AMD is looking to develop multi-node GPU communication libraries to enable high-performance computing and machine learning workloads at Exascale.
Requirements
- Strong background developing applications and libraries in C, C++, and Python
- Experience working with RoCE(RDMA over Converge Ethernet), Libfabric and InfiniBand
- Experience working with Linux Kerner, Device drivers and network drivers.
- Experience designing and building GPU Networks for Large Scale Clusters
- Experience in collective communication libraries: MPI, RCCL, SHMEM and optimization to scale collective communication to scale distributed systems.
- In-depth knowledge of best-practices in software development, including testing, profiling, debugging, documentation, version control, issue tracking, and planning
- GPU software development using HIP, CUDA, or OpenCL
Responsibilities
- Support AMD’s RCCL, an open source, GPU-accelerated communication collective middleware and related technologies
- Design, implement, and test networking features for multi-GPU and multi-node communication libraries.

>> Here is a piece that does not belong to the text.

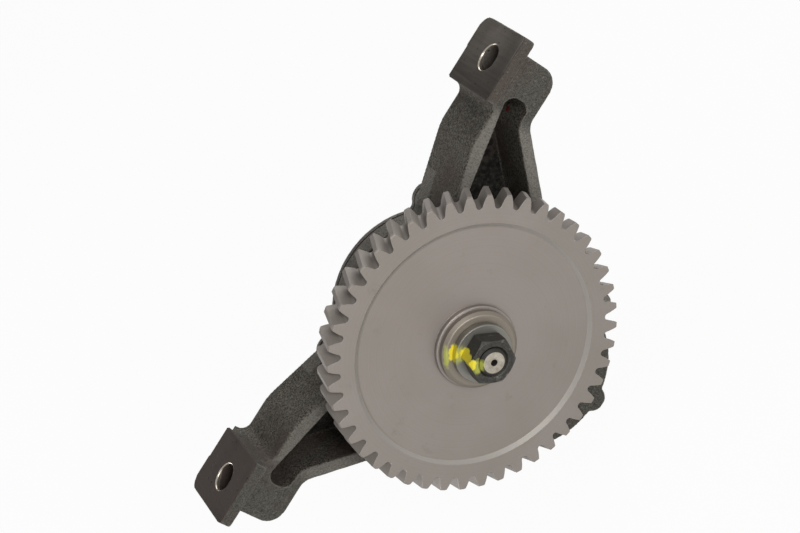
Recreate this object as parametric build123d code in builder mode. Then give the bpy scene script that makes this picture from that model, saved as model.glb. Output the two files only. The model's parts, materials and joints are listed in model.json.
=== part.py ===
from build123d import *
import math
import os

os.makedirs("parts", exist_ok=True)

# Engine oil pump: a bracket casting with two feet carries a pair of pumping rotors,
# and a large helical gear on the front of the drive shaft turns them.
# Lengths are millimetres. The origin is midway between the two foot holes, in the plane
# of the foot faces. X runs from foot to foot, Y runs away from the gear, Z is up.

# Feet, placed from their bolt holes
hole_spacing = 235.0
foot_hole_r = 6.75
foot_hole_chamfer = 0.4
foot_inner_reach = 17.5
foot_outer_reach = 16.9
foot_front_y = -19.2
foot_rear_y = 24.2
foot_taper = 0.4
foot_thick = 7.0
foot_front_corner_r = 1.6
foot_rear_corner_r = 6.5
foot_inner_corner_r = 2.0
foot_root_r = 5.0

# Arms, a channel open to the front that ends in a block under each foot
arm_front_y = -8.0
arm_web = 8.0
arm_root_x = 24.0
arm_edge_r = 2.2
block_outer_reach = 10.0
block_bottom_z = -34.3
block_outer_r = 9.0
block_inner_r = 9.0
flange_top_z = -13.6
flange_bend_reach = 38.0
flange_bend_r = 25.0
flange_root_rise = 27.5
flange_tip_thick = 1.8
flange_root_thick = 2.8
lower_flange_reach = 16.6
lower_flange_drop = 1.8
lower_flange_thick = 6.2
pocket_tip_wall = 2.5
pocket_tip_z = -29.3
pocket_tip_r = 5.0
pocket_low_r = 10.0

# Pumping rotors and their chambers
drive_drop = 58.0
joint_y = 31.0
rotor_teeth = 11
rotor_module = 4.5
rotor_spread = 0.5
rotor_len = 29.9
rotor_end_gap = 0.05
rotor_tip_gap = 0.08
rotor_backlash = 0.05
root_depth = 1.25
pressure_angle = 20.0

# Casting body round the chambers
body_front_y = -15.0
upper_wall = 14.2
lower_wall = 12.0
upper_lip = 3.0
lower_lip = 3.2
joint_flange_thick = 12.0
outline_blend_r = 4.0
front_boss_r = 19.0
front_boss_len = 3.5

# Shafts and bushes
shaft_r = 11.0
running_gap = 0.04
seat_gap = 0.02
bush_wall = 2.5
rear_bush_len = 14.0
shaft_end_gap = 2.0
shaft_chamfer = 1.0
idler_shaft_r = 8.0
idler_seat_len = 10.0
idler_shaft_chamfer = 0.8

# Drive gear
gear_teeth = 46
gear_module = 3.0
gear_helix = 16.5
gear_phase = 46.2
gear_front_y = -35.0
gear_width = 14.0
gear_tip_chamfer = 0.7
gear_root_rise = 1.0
gear_backlash = 0.1
web_recess = 1.8
web_outer_r = 61.3
web_inner_r = 10.0
hub_r = 19.4
hub_top_r = 17.7
hub_top_y = -40.5
hub_back_y = -19.5
hub_cone_len = 1.5
hub_step_width = 1.3
hub_step_len = 2.7
hub_step_r = 0.8
hub_edge_r = 1.0
gear_seat_r = 9.0

# Gear fastening
washer_r = 14.65
washer_thick = 4.0
washer_hole_gap = 0.3
washer_chamfer = 0.4
nut_flats = 21.0
nut_thick = 10.2
nut_turn = 2.0
nut_front_chamfer = 1.4
nut_back_chamfer = 1.0
nut_mouth_chamfer = 0.9
thread_r = 6.9
thread_gap = 0.05
thread_run_out = 1.0
thread_chamfer = 1.2
shaft_end_y = -55.5
centre_drill_r = 1.65
centre_drill_depth = 5.0

# Keys
gear_key_width = 5.0
gear_key_disc_r = 8.0
gear_key_height = 6.5
gear_key_sink = 4.5
gear_key_y = -30.0
rotor_key_width = 6.0
rotor_key_height = 6.0
rotor_key_sink = 3.5
rotor_key_len = 22.0

# Cover and its fastening
cover_thick = 11.0
cover_rim = 4.0
cover_edge = 0.6
platform_lip = 2.8
platform_edge = 1.5
rear_boss_r = 19.0
rear_boss_cap = 4.0
idler_boss_r = 14.0
idler_boss_len = 5.0
screw_r = 3.0
screw_len = 12.0
screw_hole_extra = 2.0
screw_head_flats = 10.0
screw_head_thick = 3.5
screw_head_chamfer = 0.5
screw_washer_r = 4.8
screw_washer_thick = 0.5
screw_hole_gap = 0.3
screw_margin = 9.2
side_screw_drop = 2.0
upper_lobe_r = 8.0
upper_lobe_distance = 51.8
upper_lobe_angle = 30.8
lower_lobe_r = 6.5
lower_lobe_distance = 39.6
lower_lobe_shift = 2.2
dowel_r = 3.0
dowel_len = 12.0
dowel_sink = 0.8
dowel_hole_extra = 0.5
dowel_chamfer = 0.5
dowel_angle = 50.0

# Ports: pressure on the right, and the wider suction port on the left
port_stand_out = 9.7
port_block_below = 17.0
port_block_above = 22.0
port_block_r = 5.0
port_screw_r = 3.0
port_screw_depth = 12.0
port_bore_len = 21.0
port_step = 2.5
pressure_r = 8.5
pressure_y = 6.5
pressure_rise = 4.0
pressure_screw_dy = 34.0
pressure_screw_dz = 24.0
suction_r = 10.5
suction_y = 8.0
suction_rise = 2.5
suction_screw_dy = 36.0
suction_screw_dz = 28.0
port_pocket_x = 26.0
port_pocket_height = 34.0
port_pocket_corner_r = 4.0
seal_margin = 2.9
seal_section_r = 1.3
seal_groove_gap = 0.1
seal_sunk_share = 0.8

# Relief valve in the cover
valve_boss_r = 13.0
valve_r = 7.0
valve_stand_out = 5.0
valve_seat_x = -8.0
valve_plug_face_x = -47.0
valve_boss_end_x = 26.0
valve_passage_r = 5.0
valve_inlet_x = 18.0
valve_inlet_r = 4.0
valve_outlet_x = -14.0
valve_outlet_r = 3.5
piston_len = 20.0
piston_gap = 0.03
piston_chamfer = 0.6
piston_bore_r = 4.9
piston_bore_depth = 14.0
plug_thread_r = 9.0
plug_thread_len = 10.0
plug_end_gap = 0.5
plug_head_flats = 22.0
plug_head_thick = 8.0
plug_washer_r = 12.0
plug_washer_thick = 1.5
plug_washer_gap = 0.2
plug_spigot_r = 2.6
plug_spigot_len = 4.0
spring_mean_r = 3.7
spring_wire_r = 0.6
spring_turns = 6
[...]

- Benchmark, profile and optimize code to maximize throughput on single-GPU, multi-GPU and clustered systems
- Deliver high-quality code and documentation following best practices for open source software development
- Work with key technical experts across AMD and with our partners and customers to improve ROCm applications, libraries, and tools
- Deploy the libraries on large clusters and debug complex system level issues that could span across different layers of the software stack: gpu kernel drivers, nic driver etc.
Other
- Accustomed to working in a dynamic, geographically distributed agile team, where partnership and collaboration are paramount.
- Possess excellent written and verbal communication skills, strong attention to detail, and the ability to express your work in a clear, cohesive fashion.
- Results-oriented and accustomed to tight deadlines and changing priorities.
- Constantly thinking of ways to improve performance of software and hardware.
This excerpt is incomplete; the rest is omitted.